- Written problem
Write out all the data again, exactly as it stands.

- Dataset excerpt
--- --- ---

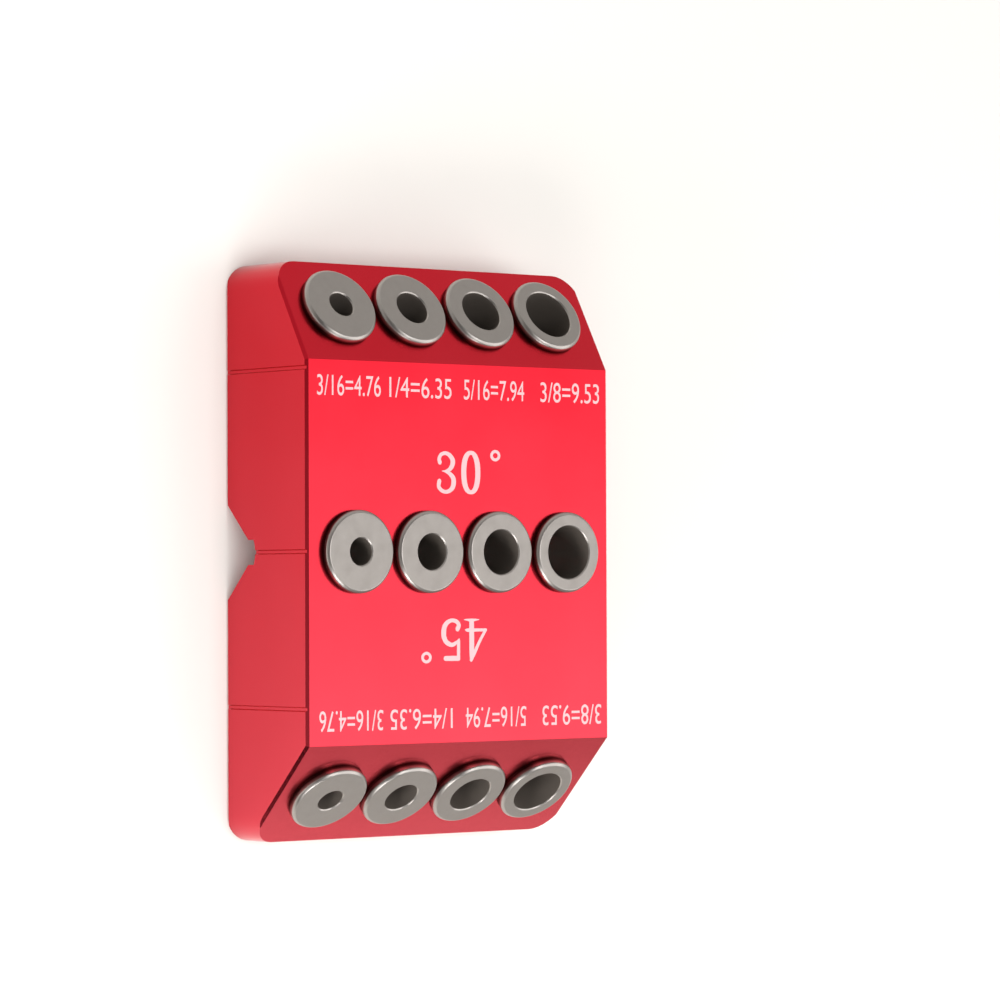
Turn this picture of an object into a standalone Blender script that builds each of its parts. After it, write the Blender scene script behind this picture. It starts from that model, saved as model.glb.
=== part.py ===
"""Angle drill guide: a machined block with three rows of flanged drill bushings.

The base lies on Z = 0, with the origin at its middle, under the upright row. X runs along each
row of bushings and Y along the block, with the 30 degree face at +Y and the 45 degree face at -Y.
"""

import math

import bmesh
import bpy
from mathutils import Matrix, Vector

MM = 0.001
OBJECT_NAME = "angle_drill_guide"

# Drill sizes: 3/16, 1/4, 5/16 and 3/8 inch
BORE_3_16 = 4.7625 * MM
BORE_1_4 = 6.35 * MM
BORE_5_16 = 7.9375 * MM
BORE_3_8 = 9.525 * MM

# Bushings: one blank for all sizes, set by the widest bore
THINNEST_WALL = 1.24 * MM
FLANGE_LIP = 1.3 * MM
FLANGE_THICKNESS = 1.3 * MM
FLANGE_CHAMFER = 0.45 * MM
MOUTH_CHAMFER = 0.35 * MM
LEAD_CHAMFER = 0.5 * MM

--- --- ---

- Problem solution
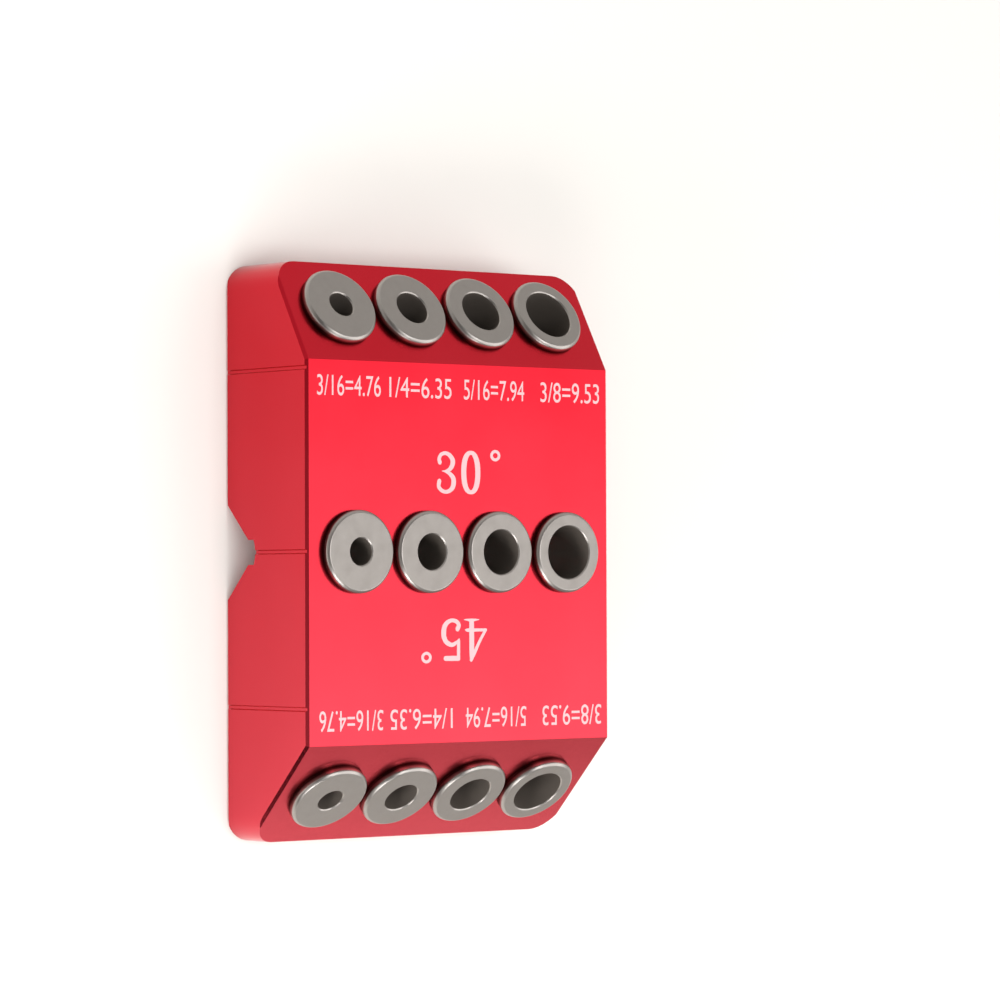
Turn this picture of an object into a standalone Blender script that builds each of its parts. After it, write the Blender scene script behind this picture. It starts from that model, saved as model.glb.
=== part.py ===
"""Angle drill guide: a machined block with three rows of flanged drill bushings.

The base lies on Z = 0, with the origin at its middle, under the upright row. X runs along each
row of bushings and Y along the block, with the 30 degree face at +Y and the 45 degree face at -Y.
"""

import math

import bmesh
import bpy
from mathutils import Matrix, Vector

MM = 0.001
OBJECT_NAME = "angle_drill_guide"

# Drill sizes: 3/16, 1/4, 5/16 and 3/8 inch
BORE_3_16 = 4.7625 * MM
BORE_1_4 = 6.35 * MM
BORE_5_16 = 7.9375 * MM
BORE_3_8 = 9.525 * MM

# Bushings: one blank for all sizes, set by the widest bore
THINNEST_WALL = 1.24 * MM
FLANGE_LIP = 1.3 * MM
FLANGE_THICKNESS = 1.3 * MM
FLANGE_CHAMFER = 0.45 * MM
MOUTH_CHAMFER = 0.35 * MM
LEAD_CHAMFER = 0.5 * MM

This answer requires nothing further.